On Thu, Nov 7, 2019 at 8:12 PM H. Peter Anvin <hpa@xxxxxxxxx> wrote:
>
> On 2019-11-07 13:44, Linus Torvalds wrote:
> > On Thu, Nov 7, 2019 at 1:00 PM Brian Gerst <brgerst@xxxxxxxxx> wrote:
> >>
> >> There wouldn't have to be a flush on every task switch.
> >
> > No. But we'd have to flush on any switch that currently does that memcpy.
> >
> > And my point is that a tlb flush (even the single-page case) is likely
> > more expensive than the memcpy.
> >
> >> Going a step further, we could track which task is mapped to the
> >> current cpu like proposed above, and only flush when a different task
> >> needs the IO bitmap, or when the bitmap is being freed on task exit.
> >
> > Well, that's exactly my "track the last task" optimization for copying
> > the thing.
> >
> > IOW, it's the same optimization as avoiding the memcpy.
> >
> > Which I think is likely very effective, but also makes it fairly
> > pointless to then try to be clever..
> >
> > So the basic issue remains that playing VM games has almost
> > universally been slower and more complex than simply not playing VM
> > games.

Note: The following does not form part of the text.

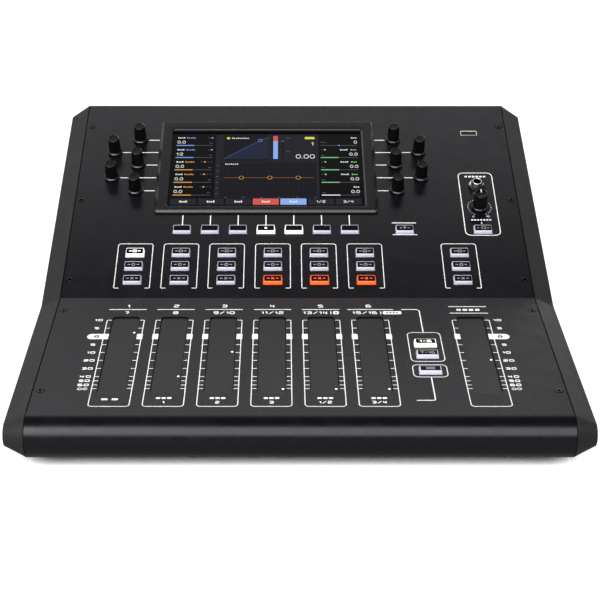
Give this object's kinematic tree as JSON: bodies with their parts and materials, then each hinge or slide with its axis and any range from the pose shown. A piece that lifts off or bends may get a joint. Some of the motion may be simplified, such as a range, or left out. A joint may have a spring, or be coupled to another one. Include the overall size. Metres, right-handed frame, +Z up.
{
  "type": "mixing console",
  "caption": "Sloped desktop digital mixing console: bent black metal top between moulded end cheeks, framed touchscreen, knobs, lit keys, touch fader strips and rear sockets.",
  "frame": {"origin": "on the table under the middle of the console's box", "axes": "+X to the operator's right, +Y to the rear, +Z up"},
  "size_m": [0.372, 0.3692, 0.1342],
  "materials": {
    "black_paint": "satin powder coat",
    "cheek_plastic": "fine moulded grain",
    "bezel_plastic": "smooth satin",
    "knob_plastic": "satin",
    "key_plastic": "translucent, smooth",
    "strip_plastic": "smooth touch film",
    "screen_glass": "glossy cover lens",
    "board_green": "solder mask",
    "socket_plastic": "moulded",
    "chrome": "polished plate",
    "rubber": "moulded"
  },
  "bodies": {
    "chassis": {"top_panel": "black_paint", "left_cheek": "cheek_plastic", "right_cheek": "cheek_plastic", "base_tray": "black_paint", "foot_front_left": "rubber", "foot_front_right": "rubber", "foot_rear_left": "rubber", "foot_rear_right": "rubber", "screen_bezel": "bezel_plastic", "touchscreen": "screen_glass", "control_board": "board_green", "phones_jack": "chrome", "touch_fader_board": "strip_plastic", "rear_jack_board": "socket_plastic", "power_supply": "socket_plastic"},
    "soft_button_1": {"soft_button_1": "key_plastic"},
    "soft_button_2": {"soft_button_2": "key_plastic"},
    "soft_button_3": {"soft_button_3": "key_plastic"},
    "soft_button_4": {"soft_button_4": "key_plastic"},
    "soft_button_5": {"soft_button_5": "key_plastic"},
    "soft_button_6": {"soft_button_6": "key_plastic"},
    "soft_button_7": {"soft_button_7": "key_plastic"},
    "tap_button": {"tap_button": "key_plastic"},
    "clear_button": {"clear_button": "key_plastic"},
    "channel_1_mute_button": {"channel_1_mute_button": "key_plastic"},
    "channel_1_solo_button": {"channel_1_solo_button": "key_plastic"},
    "channel_1_select_button": {"channel_1_select_button": "key_plastic"},
    "channel_2_mute_button": {"channel_2_mute_button": "key_plastic"},
    "channel_2_solo_button": {"channel_2_solo_button": "key_plastic"},
    "channel_2_select_button": {"channel_2_select_button": "key_plastic"},
    "channel_3_mute_button": {"channel_3_mute_button": "key_plastic"},
    "channel_3_solo_button": {"channel_3_solo_button": "key_plastic"},
    "channel_3_select_button": {"channel_3_select_button": "key_plastic"},
    "channel_4_mute_button": {"channel_4_mute_button": "key_plastic"},
    "channel_4_solo_button": {"channel_4_solo_button": "key_plastic"},
    "channel_4_select_button": {"channel_4_select_button": "key_plastic"},
    "channel_5_mute_button": {"channel_5_mute_button": "key_plastic"},
    "channel_5_solo_button": {"channel_5_solo_button": "key_plastic"},
    "channel_5_select_button": {"channel_5_select_button": "key_plastic"},
    "channel_6_mute_button": {"channel_6_mute_button": "key_plastic"},
    "channel_6_solo_button": {"channel_6_solo_button": "key_plastic"},
    "channel_6_select_button": {"channel_6_select_button": "key_plastic"},
    "main_mute_button": {"main_mute_button": "key_plastic"},
    "main_solo_button": {"main_solo_button": "key_plastic"},
    "main_select_button": {"main_select_button": "key_plastic"},
    "bank_button_1": {"bank_button_1": "key_plastic"},
    "bank_button_2": {"bank_button_2": "key_plastic"},
    "bank_button_3": {"bank_button_3": "key_plastic"},
    "encoder_knob_left_1": {"encoder_knob_left_1": "knob_plastic"},
    "encoder_knob_left_2": {"encoder_knob_left_2": "knob_plastic"},
    "encoder_knob_left_3": {"encoder_knob_left_3": "knob_plastic"},
    "encoder_knob_left_4": {"encoder_knob_left_4": "knob_plastic"},
    "encoder_knob_left_5": {"encoder_knob_left_5": "knob_plastic"},
    "encoder_knob_right_1": {"encoder_knob_right_1": "knob_plastic"},
    "encoder_knob_right_2": {"encoder_knob_right_2": "knob_plastic"},
    "encoder_knob_right_3": {"encoder_knob_right_3": "knob_plastic"},
    "encoder_knob_right_4": {"encoder_knob_right_4": "knob_plastic"},
    "encoder_knob_right_5": {"encoder_knob_right_5": "knob_plastic"},
    "monitor_knob": {"monitor_knob": "knob_plastic"},
    "power_rocker": {"power_rocker": "knob_plastic"}
  },
  "joints": [
    {"name": "power_rocker_tilt", "type": "hinge", "parent": "chassis", "child": "power_rocker", "pos_m": [-0.112, 0.18037, 0.038], "axis": [-1, 0, 0], "range_deg": [0, 16]},
    {"name": "monitor_knob_turn", "type": "hinge", "parent": "chassis", "child": "monitor_knob", "pos_m": [0.1413, 0.06581, 0.08565], "axis": [0, -0.3955, 0.9184], "range_deg": [-150, 150]},
    {"name": "bank_button_1_press", "type": "slide", "parent": "chassis", "child": "bank_button_1", "axis": [0, 0.0854, -0.9963], "range_m": [0, 0.001], "stiffness_N_per_m": 700},
    {"name": "bank_button_2_press", "type": "slide", "parent": "chassis", "child": "bank_button_2", "axis": [0, 0.0854, -0.9963], "range_m": [0, 0.001], "stiffness_N_per_m": 700},
    {"name": "bank_button_3_press", "type": "slide", "parent": "chassis", "child": "bank_button_3", "axis": [0, 0.0854, -0.9963], "range_m": [0, 0.001], "stiffness_N_per_m": 700},
    {"name": "tap_button_press", "type": "slide", "parent": "chassis", "child": "tap_button", "axis": [0, 0.3955, -0.9184], "range_m": [0, 0.001], "stiffness_N_per_m": 700},
    {"name": "clear_button_press", "type": "slide", "parent": "chassis", "child": "clear_button", "axis": [0, 0.3955, -0.9184], "range_m": [0, 0.001], "stiffness_N_per_m": 700},
    {"name": "soft_button_1_press", "type": "slide", "parent": "chassis", "child": "soft_button_1", "axis": [0, 0.3955, -0.9184], "range_m": [0, 0.001], "stiffness_N_per_m": 700},
    {"name": "soft_button_2_press", "type": "slide", "parent": "chassis", "child": "soft_button_2", "axis": [0, 0.3955, -0.9184], "range_m": [0, 0.001], "stiffness_N_per_m": 700},
    {"name": "soft_button_3_press", "type": "slide", "parent": "chassis", "child": "soft_button_3", "axis": [0, 0.3955, -0.9184], "range_m": [0, 0.001], "stiffness_N_per_m": 700},
    {"name": "soft_button_4_press", "type": "slide", "parent": "chassis", "child": "soft_button_4", "axis": [0, 0.3955, -0.9184], "range_m": [0, 0.001], "stiffness_N_per_m": 700},
    {"name": "soft_button_5_press", "type": "slide", "parent": "chassis", "child": "soft_button_5", "axis": [0, 0.3955, -0.9184], "range_m": [0, 0.001], "stiffness_N_per_m": 700},
    {"name": "soft_button_6_press", "type": "slide", "parent": "chassis", "child": "soft_button_6", "axis": [0, 0.3955, -0.9184], "range_m": [0, 0.001], "stiffness_N_per_m": 700},
    {"name": "soft_button_7_press", "type": "slide", "parent": "chassis", "child": "soft_button_7", "axis": [0, 0.3955, -0.9184], "range_m": [0, 0.001], "stiffness_N_per_m": 700},
    {"name": "channel_1_mute_button_press", "type": "slide", "parent": "chassis", "child": "channel_1_mute_button", "axis": [0, 0.3955, -0.9184], "range_m": [0, 0.001], "stiffness_N_per_m": 700},
    {"name": "channel_1_solo_button_press", "type": "slide", "parent": "chassis", "child": "channel_1_solo_button", "axis": [0, 0.3955, -0.9184], "range_m": [0, 0.001], "stiffness_N_per_m": 700},
    {"name": "channel_1_select_button_press", "type": "slide", "parent": "chassis", "child": "channel_1_select_button", "axis": [0, 0.3955, -0.9184], "range_m": [0, 0.001], "stiffness_N_per_m": 700},
    {"name": "channel_2_mute_button_press", "type": "slide", "parent": "chassis", "child": "channel_2_mute_button", "axis": [0, 0.3955, -0.9184], "range_m": [0, 0.001], "stiffness_N_per_m": 700},
    {"name": "channel_2_solo_button_press", "type": "slide", "parent": "chassis", "child": "channel_2_solo_button", "axis": [0, 0.3955, -0.9184], "range_m": [0, 0.001], "stiffness_N_per_m": 700},
    {"name": "channel_2_select_button_press", "type": "slide", "parent": "chassis", "child": "channel_2_select_button", "axis": [0, 0.3955, -0.9184], "range_m": [0, 0.001], "stiffness_N_per_m": 700},
    {"name": "channel_3_mute_button_press", "type": "slide", "parent": "chassis", "child": "channel_3_mute_button", "axis": [0, 0.3955, -0.9184], "range_m": [0, 0.001], "stiffness_N_per_m": 700},
    {"name": "channel_3_solo_button_press", "type": "slide", "parent": "chassis", "child": "channel_3_solo_button", "axis": [0, 0.3955, -0.9184], "range_m": [0, 0.001], "stiffness_N_per_m": 700},
    {"name": "channel_3_select_button_press", "type": "slide", "parent": "chassis", "child": "channel_3_select_button", "axis": [0, 0.3955, -0.9184], "range_m": [0, 0.001], "stiffness_N_per_m": 700},
    {"name": "channel_4_mute_button_press", "type": "slide", "parent": "chassis", "child": "channel_4_mute_button", "axis": [0, 0.3955, -0.9184], "range_m": [0, 0.001], "stiffness_N_per_m": 700},
    {"name": "channel_4_solo_button_press", "type": "slide", "parent": "chassis", "child": "channel_4_solo_button", "axis": [0, 0.3955, -0.9184], "range_m": [0, 0.001], "stiffness_N_per_m": 700},
    {"name": "channel_4_select_button_press", "type": "slide", "parent": "chassis", "child": "channel_4_select_button", "axis": [0, 0.3955, -0.9184], "range_m": [0, 0.001], "stiffness_N_per_m": 700},
    {"name": "channel_5_mute_button_press", "type": "slide", "parent": "chassis", "child": "channel_5_mute_button", "axis": [0, 0.3955, -0.9184], "range_m": [0, 0.001], "stiffness_N_per_m": 700},
    {"name": "channel_5_solo_button_press", "type": "slide", "parent": "chassis", "child": "channel_5_solo_button", "axis": [0, 0.3955, -0.9184], "range_m": [0, 0.001], "stiffness_N_per_m": 700},
    {"name": "channel_5_select_button_press", "type": "slide", "parent": "chassis", "child": "channel_5_select_button", "axis": [0, 0.3955, -0.9184], "range_m": [0, 0.001], "stiffness_N_per_m": 700},
    {"name": "channel_6_mute_button_press", "type": "slide", "parent": "chassis", "child": "channel_6_mute_button", "axis": [0, 0.3955, -0.9184], "range_m": [0, 0.001], "stiffness_N_per_m": 700},
    {"name": "channel_6_solo_button_press", "type": "slide", "parent": "chassis", "child": "channel_6_solo_button", "axis": [0, 0.3955, -0.9184], "range_m": [0, 0.001], "stiffness_N_per_m": 700},
    {"name": "channel_6_select_button_press", "type": "slide", "parent": "chassis", "child": "channel_6_select_button", "axis": [0, 0.3955, -0.9184], "range_m": [0, 0.001], "stiffness_N_per_m": 700},
    {"name": "main_mute_button_press", "type": "slide", "parent": "chassis", "child": "main_mute_button", "axis": [0, 0.3955, -0.9184], "range_m": [0, 0.001], "stiffness_N_per_m": 700},
    {"name": "main_solo_button_press", "type": "slide", "parent": "chassis", "child": "main_solo_button", "axis": [0, 0.3955, -0.9184], "range_m": [0, 0.001], "stiffness_N_per_m": 700},
    {"name": "main_select_button_press", "type": "slide", "parent": "chassis", "child": "main_select_button", "axis": [0, 0.3955, -0.9184], "range_m": [0, 0.001], "stiffness_N_per_m": 700},
    {"name": "encoder_knob_left_1_turn", "type": "hinge", "parent": "chassis", "child": "encoder_knob_left_1", "pos_m": [-0.1259, 0.13883, 0.11709], "axis": [0, -0.3955, 0.9184], "continuous": true},
    {"name": "encoder_knob_left_2_turn", "type": "hinge", "parent": "chassis", "child": "encoder_knob_left_2", "pos_m": [-0.1454, 0.12496, 0.11112], "axis": [0, -0.3955, 0.9184], "continuous": true},
    {"name": "encoder_knob_left_3_turn", "type": "hinge", "parent": "chassis", "child": "encoder_knob_left_3", "pos_m": [-0.1259, 0.11109, 0.10515], "axis": [0, -0.3955, 0.9184], "continuous": true},
    {"name": "encoder_knob_left_4_turn", "type": "hinge", "parent": "chassis", "child": "encoder_knob_left_4", "pos_m": [-0.1454, 0.09722, 0.09917], "axis": [0, -0.3955, 0.9184], "continuous": true},
    {"name": "encoder_knob_left_5_turn", "type": "hinge", "parent": "chassis", "child": "encoder_knob_left_5", "pos_m": [-0.1259, 0.08335, 0.0932], "axis": [0, -0.3955, 0.9184], "continuous": true},
    {"name": "encoder_knob_right_1_turn", "type": "hinge", "parent": "chassis", "child": "encoder_knob_right_1", "pos_m": [0.0791, 0.13883, 0.11709], "axis": [0, -0.3955, 0.9184], "continuous": true},
    {"name": "encoder_knob_right_2_turn", "type": "hinge", "parent": "chassis", "child": "encoder_knob_right_2", "pos_m": [0.0986, 0.12496, 0.11112], "axis": [0, -0.3955, 0.9184], "continuous": true},
    {"name": "encoder_knob_right_3_turn", "type": "hinge", "parent": "chassis", "child": "encoder_knob_right_3", "pos_m": [0.0791, 0.11109, 0.10515], "axis": [0, -0.3955, 0.9184], "continuous": true},
    {"name": "encoder_knob_right_4_turn", "type": "hinge", "parent": "chassis", "child": "encoder_knob_right_4", "pos_m": [0.0986, 0.09722, 0.09917], "axis": [0, -0.3955, 0.9184], "continuous": true},
    {"name": "encoder_knob_right_5_turn", "type": "hinge", "parent": "chassis", "child": "encoder_knob_right_5", "pos_m": [0.0791, 0.08335, 0.0932], "axis": [0, -0.3955, 0.9184], "continuous": true}
  ]
}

TLB flushes - even invlpg - tends to be pretty slow.
> >
> > Of course, we probably end up invalidating the TLB's anyway, so maybe
> > in this case we don't care. The ioperm bitmap is _technically_
> > per-thread, though, so it should be flushed even if the VM isn't
> > flushed...
> >
>
> One option, probably a lot saner (if we care at all, after all, copying 8K
> really isn't that much, but it might have some impact on real-time processes,
> which is one of the rather few use cases for direct I/O) would be to keep the
> bitmask in a pre-formatted TSS (ioperm being per thread, so no concerns about
> the TSS being in use on another processor), and copy the TSS fields (88 bytes)
> over if and only if the thread has been migrated to a different CPU, then
> switch the TSS rather than switching For the common case (no ioperms) we use
> the standard per-cpu TSS.
>
> That being said, I don't actually know that copying 88 bytes + LTR is any
> cheaper than copying 8K.

I don't think that can work. The TSS has to be at a fixed address in
the cpu_entry_area so that it is visible when running in usermode
(thanks to Meltdown).

--
Brian Gerst